Free throw woes weighing on mind of Spurs

SAN ANTONIO -- It might be, as the locals here hope, just a Game 1 hex. Or it might be time for Tim Duncan to start smooching them in off the glass, like he does on those elbow jumpers, more smoothly than anyone else.

Either way, San Antonio and its Spurs have to be wondering about Duncan and his free throw woes -- and just how serious they are.

Duncan missed five crucial free throws in the opener of the Phoenix series. He missed six more in a narrow Game 1 victory over the Lakers in the conference semifinals on Monday. Worse yet, Duncan didn't look confident at all at the line, which is supposed to be Shaquille O'Neal's problem.

Swarms of Suns defenders -- two or three at a time -- didn't really rattle Duncan, who had never seen such devotion from an opponent to get the ball out of his hands. You also suspect that Duncan will inevitably force the Lakers to mix their coverages, because L.A. went with largely single-coverage in Game 1, and with Shaq only occasionally the Duncan defender. Over an extended stretch, it's difficult to see Robert Horry containing the two-time reigning MVP without help.

The concern, which the Spurs don't even deny, is what happens when Duncan is all alone. For all the hubbub about San Antonio's free-throw advantage in Game 1 of the Lakers-Spurs series (San Antonio shot 35 free throws, compared to just 12 for the Lakers) the No. 1 seeds didn't exactly take advantage. They missed 14 as a team, including those six from Duncan.

He short-armed a couple. He rushed a couple more. Duncan, in general, made one question whether the shame and consequence of those misses from the first game of the Phoenix series (Duncan was 3-for-8 that night in a 96-95 overtime loss) are still rattling around in his head.

"I don't think we're burning it up at the line," Spurs coach Gregg Popovich conceded. "It's often a weakness for us."

For a season, back in 2000-01, it was a Shaq-sized hole in Duncan's game. The man with the sweetest bank shot in the sport shot 61.8 percent from the line.

His rise to MVP status last season was at least partially predicated on the massive improvement Duncan made at the stripe. In '01-02, he shot 79.9 percent from the line, a success rate commensurate with his sweet touch from the field.

Duncan slipped to 71 percent from the line this season, which helped drag the Spurs to 26th in the league this season, at 72.5 percent as a team. That put San Antonio one spot below Shaq's Lakers, and it hasn't gotten any better in the playoffs.

The Spurs, through seven games in the postseason, have four key rotation players shooting worse than Duncan's 66.7 percent: Manu Ginobili (.650), Tony Parker (.640), David Robinson (.636) and Bruce Bowen (.333). Bowen was the league's top 3-point shooter during the regular season, but he's worse from the line.

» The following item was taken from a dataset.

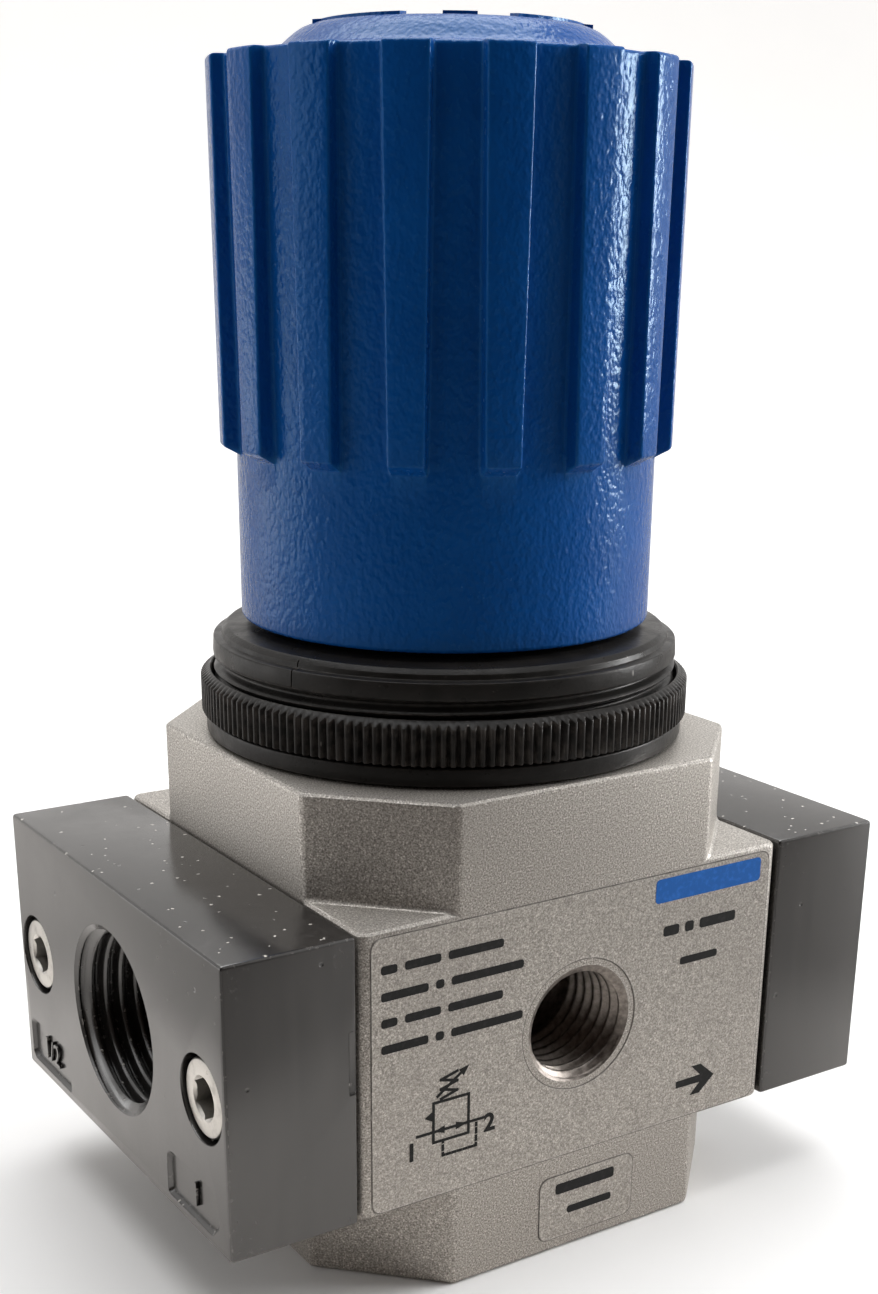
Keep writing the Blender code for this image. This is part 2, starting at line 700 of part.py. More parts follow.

Duncan, of course, stands out the most because he goes to the line the most. And because he's Duncan, the Spurs need a lot more.

Monday's game was illustrative. In the fourth quarter, perhaps undone by his struggles from the line, Duncan missed his first four shots from the field and threw the ball away twice. He recovered, however, and hit five of six free throws in the final 4:26 to help seal a victory.

Yet the reality remains that Ginobili and Robinson were the real Game 1 saviors for the home team.

In Game 2, expect O'Neal to attack the Spurs like a bulldozer in Game 2. Shaq was as active defensively in Game 1 as he's been all season, altering shots inside on top of his 21 boards. If he can maintain that level of activity -- and see more of the ball in the fourth quarter -- the Spurs will need a big-time response. After Kobe Bryant's 38 shots in the opener, and after O'Neal fouled out with more than three minutes to play, count on Shaq demanding the ball and getting it.

It will certainly help if Robinson can duplicate the 14-point, 11-rebound, solid-defense package he provided in addition to splitting the Shaq duties on defense. But Duncan needs to be better everywhere, with the free-throw line serving as a fine starting point.